__WHAT TO PRODUCE__. Select every line below containing the word "collection".

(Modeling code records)
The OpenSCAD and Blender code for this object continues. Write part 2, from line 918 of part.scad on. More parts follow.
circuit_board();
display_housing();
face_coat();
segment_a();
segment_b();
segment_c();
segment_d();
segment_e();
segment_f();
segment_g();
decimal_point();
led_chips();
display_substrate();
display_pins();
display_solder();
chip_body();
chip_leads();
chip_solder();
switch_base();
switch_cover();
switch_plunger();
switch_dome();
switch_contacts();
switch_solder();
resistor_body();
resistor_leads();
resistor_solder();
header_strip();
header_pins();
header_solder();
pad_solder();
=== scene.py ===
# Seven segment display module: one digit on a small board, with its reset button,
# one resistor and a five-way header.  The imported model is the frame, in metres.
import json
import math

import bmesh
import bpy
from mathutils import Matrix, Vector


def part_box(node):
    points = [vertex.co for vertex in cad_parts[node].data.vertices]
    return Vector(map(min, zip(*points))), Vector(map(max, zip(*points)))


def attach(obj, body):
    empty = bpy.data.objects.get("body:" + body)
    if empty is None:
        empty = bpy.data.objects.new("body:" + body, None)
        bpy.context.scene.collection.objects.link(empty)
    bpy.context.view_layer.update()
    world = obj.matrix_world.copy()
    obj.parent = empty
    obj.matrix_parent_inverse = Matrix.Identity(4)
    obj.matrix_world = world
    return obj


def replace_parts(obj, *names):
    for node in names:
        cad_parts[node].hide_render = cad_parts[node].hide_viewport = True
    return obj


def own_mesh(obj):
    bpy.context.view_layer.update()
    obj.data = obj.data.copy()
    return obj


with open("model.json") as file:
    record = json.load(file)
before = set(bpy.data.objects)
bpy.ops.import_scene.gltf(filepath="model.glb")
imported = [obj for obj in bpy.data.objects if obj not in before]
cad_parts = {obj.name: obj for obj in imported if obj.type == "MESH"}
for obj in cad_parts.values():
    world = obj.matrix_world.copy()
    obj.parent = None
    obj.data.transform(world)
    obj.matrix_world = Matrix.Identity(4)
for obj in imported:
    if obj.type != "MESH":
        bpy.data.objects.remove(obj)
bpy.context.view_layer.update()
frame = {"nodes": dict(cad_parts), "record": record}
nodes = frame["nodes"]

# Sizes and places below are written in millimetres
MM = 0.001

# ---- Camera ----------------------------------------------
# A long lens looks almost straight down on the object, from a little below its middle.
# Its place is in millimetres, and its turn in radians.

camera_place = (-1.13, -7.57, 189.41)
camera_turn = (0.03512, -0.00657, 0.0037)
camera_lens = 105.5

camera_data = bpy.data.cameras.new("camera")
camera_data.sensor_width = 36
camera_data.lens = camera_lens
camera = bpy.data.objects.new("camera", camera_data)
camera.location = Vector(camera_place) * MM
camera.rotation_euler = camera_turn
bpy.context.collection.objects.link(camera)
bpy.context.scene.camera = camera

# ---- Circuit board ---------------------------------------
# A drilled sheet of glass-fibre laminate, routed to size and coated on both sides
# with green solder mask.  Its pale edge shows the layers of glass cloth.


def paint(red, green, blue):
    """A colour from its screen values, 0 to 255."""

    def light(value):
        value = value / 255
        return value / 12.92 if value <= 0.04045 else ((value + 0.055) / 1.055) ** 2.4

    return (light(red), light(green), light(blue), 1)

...

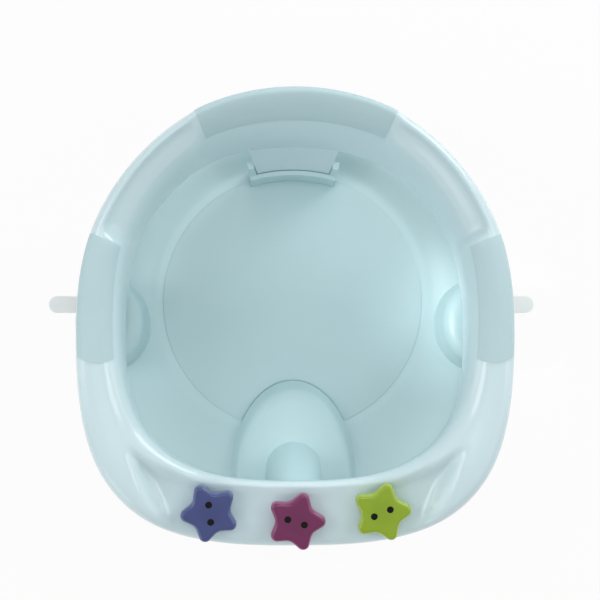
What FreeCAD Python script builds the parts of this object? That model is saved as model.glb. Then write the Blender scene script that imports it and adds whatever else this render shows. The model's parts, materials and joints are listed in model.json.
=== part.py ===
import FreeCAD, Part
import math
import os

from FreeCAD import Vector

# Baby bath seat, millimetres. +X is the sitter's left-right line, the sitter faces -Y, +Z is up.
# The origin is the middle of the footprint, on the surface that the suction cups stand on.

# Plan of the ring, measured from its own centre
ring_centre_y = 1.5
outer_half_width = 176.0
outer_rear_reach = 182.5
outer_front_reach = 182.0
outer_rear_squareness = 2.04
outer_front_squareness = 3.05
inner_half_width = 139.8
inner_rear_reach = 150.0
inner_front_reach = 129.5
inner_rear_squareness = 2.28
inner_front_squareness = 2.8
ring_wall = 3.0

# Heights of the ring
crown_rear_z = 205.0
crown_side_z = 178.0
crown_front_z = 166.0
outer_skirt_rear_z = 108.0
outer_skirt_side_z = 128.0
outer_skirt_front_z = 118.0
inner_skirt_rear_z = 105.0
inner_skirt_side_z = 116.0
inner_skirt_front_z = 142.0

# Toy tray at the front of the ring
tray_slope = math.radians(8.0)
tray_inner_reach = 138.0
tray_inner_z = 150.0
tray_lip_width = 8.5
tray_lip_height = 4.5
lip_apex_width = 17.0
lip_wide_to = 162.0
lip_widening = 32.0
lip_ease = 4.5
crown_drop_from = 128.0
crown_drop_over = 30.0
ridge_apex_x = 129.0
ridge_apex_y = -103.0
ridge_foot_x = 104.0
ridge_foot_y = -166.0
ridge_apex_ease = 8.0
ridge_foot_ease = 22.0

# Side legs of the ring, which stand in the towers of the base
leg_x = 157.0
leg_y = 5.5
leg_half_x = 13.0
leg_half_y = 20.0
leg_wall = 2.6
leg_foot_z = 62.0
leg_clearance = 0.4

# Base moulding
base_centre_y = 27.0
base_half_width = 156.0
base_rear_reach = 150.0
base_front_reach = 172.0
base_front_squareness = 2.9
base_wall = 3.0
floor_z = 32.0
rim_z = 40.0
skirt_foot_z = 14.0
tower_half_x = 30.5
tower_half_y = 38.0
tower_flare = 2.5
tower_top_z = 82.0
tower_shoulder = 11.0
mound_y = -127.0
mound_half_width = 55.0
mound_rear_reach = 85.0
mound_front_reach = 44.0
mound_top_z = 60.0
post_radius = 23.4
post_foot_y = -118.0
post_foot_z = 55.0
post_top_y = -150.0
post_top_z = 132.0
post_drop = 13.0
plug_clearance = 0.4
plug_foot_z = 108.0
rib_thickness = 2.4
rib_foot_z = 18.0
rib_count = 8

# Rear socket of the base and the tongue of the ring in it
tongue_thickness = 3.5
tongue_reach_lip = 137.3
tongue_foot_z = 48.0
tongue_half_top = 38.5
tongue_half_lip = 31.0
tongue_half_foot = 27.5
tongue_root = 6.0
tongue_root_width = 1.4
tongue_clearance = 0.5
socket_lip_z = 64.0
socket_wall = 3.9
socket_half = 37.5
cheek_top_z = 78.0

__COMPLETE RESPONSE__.
        bpy.context.scene.collection.objects.link(empty)
bpy.context.collection.objects.link(camera)